- Type: Formation
- Unit of: Fairholme Group
- Underlies: Perdrix Formation
- Overlies: Flume Formation
- Thickness: Up to about 30 m (98 feet)

Lithology
- Primary: Argillaceous limestone
- Other: Calcareous mudstone, shale

Location
- Coordinates: 53°03′00″N 118°05′00″W﻿ / ﻿53.05000°N 118.08333°W
- Region: Alberta British Columbia
- Country: Canada

Type section
- Named for: Maligne River
- Named by: P.W. Taylor, 1957.

= Maligne Formation =

Geologic formation in Canada

The Maligne Formation is a stratigraphic unit of Late Devonian (Frasnian) age. It is present on the western edge of the Western Canada Sedimentary Basin in the Rocky Mountains and foothills of Alberta and British Columbia. It consists primarily of argillaceous limestone and calcareous mudstone, and was named for the Maligne River in Jasper National Park by P.W. Taylor in 1957.

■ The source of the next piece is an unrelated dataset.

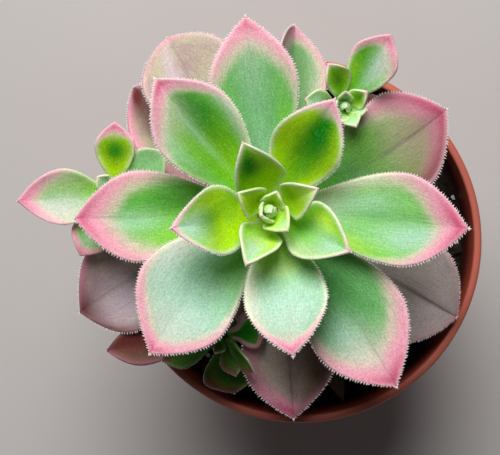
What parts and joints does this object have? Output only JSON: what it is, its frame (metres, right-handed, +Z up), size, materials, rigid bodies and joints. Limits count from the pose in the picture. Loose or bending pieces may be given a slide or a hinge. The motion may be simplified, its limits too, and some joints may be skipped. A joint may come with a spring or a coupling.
{
  "type": "potted aeonium",
  "caption": "Rosette succulent with side rosettes on a branching woody stem, standing in soil in a round flared plastic pot.",
  "frame": {"origin": "middle of the pot's flat underside, on the plane that the pot stands on", "axes": "+Z up along the pot's axis, +X and +Y level, with the two largest side rosettes towards -X and +Y"},
  "size_m": [0.1298, 0.1127, 0.1404],
  "materials": {
    "pot": "satin",
    "soil": "matte",
    "bark": "matte",
    "young_leaf": "satin",
    "green_leaf": "satin",
    "mauve_leaf": "satin",
    "side_leaf": "satin",
    "withered_leaf": "matte"
  },
  "bodies": {
    "root": {"pot": "pot", "soil": "soil", "stem": "bark", "heart": "young_leaf", "leaf_04": "green_leaf", "leaf_05": "green_leaf", "leaf_06": "green_leaf", "leaf_07": "green_leaf", "leaf_08": "green_leaf", "leaf_09": "green_leaf", "leaf_10": "green_leaf", "leaf_11": "green_leaf", "leaf_12": "green_leaf", "leaf_13": "green_leaf", "leaf_14": "green_leaf", "leaf_15": "green_leaf", "leaf_16": "green_leaf", "leaf_17": "green_leaf", "leaf_18": "mauve_leaf", "leaf_19": "mauve_leaf", "leaf_20": "mauve_leaf", "leaf_21": "mauve_leaf", "leaf_22": "mauve_leaf", "withered_leaf": "withered_leaf", "leaf_24": "mauve_leaf", "side_rosette_a": "side_leaf", "side_rosette_b": "side_leaf", "side_rosette_c": "side_leaf"}
  },
  "joints": []
}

The formation is fossiliferous and includes remains of brachiopods, crinoids, gastropods, cephalopods, and other marine animals, as well as traces made by burrowing organisms.

==Lithology and thickness==
The Maligne Formation was deposited in a marine environment. It consists of thin-bedded dark grey to black argillaceous limestone and calcareous mudstone. In some areas it includes thin interbeds of shale. It is generally 12 to 30 m (39 to 98 ft) thick.

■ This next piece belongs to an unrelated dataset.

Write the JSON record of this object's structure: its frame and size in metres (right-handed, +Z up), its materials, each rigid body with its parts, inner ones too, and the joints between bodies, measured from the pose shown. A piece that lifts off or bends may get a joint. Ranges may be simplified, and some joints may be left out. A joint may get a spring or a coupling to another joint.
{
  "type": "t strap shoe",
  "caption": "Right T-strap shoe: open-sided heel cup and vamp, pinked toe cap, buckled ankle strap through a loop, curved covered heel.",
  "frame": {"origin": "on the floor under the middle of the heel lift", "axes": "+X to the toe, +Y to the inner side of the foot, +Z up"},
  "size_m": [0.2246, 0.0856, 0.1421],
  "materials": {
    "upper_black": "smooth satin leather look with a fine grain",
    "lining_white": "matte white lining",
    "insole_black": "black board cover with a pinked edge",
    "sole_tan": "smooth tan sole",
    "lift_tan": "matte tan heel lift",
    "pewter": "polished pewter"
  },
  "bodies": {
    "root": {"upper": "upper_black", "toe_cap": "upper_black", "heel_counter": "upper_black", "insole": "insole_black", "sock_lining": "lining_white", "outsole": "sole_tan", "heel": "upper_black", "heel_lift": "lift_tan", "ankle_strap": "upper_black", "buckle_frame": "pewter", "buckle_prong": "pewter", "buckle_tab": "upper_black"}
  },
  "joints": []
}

==Distribution and relationship to other units==
The Maligne Formation is present in Canadian Rocky Mountains and foothills between the Kakwa Lakes area of northeastern British Columbia and the Cline River area of west-central Alberta, a distance of about 300 km (186 mi). It overlies the Flume Formation and is overlain by the Perdrix Formation. It grades laterally into the carbonate rocks of the upper Cairn Formation.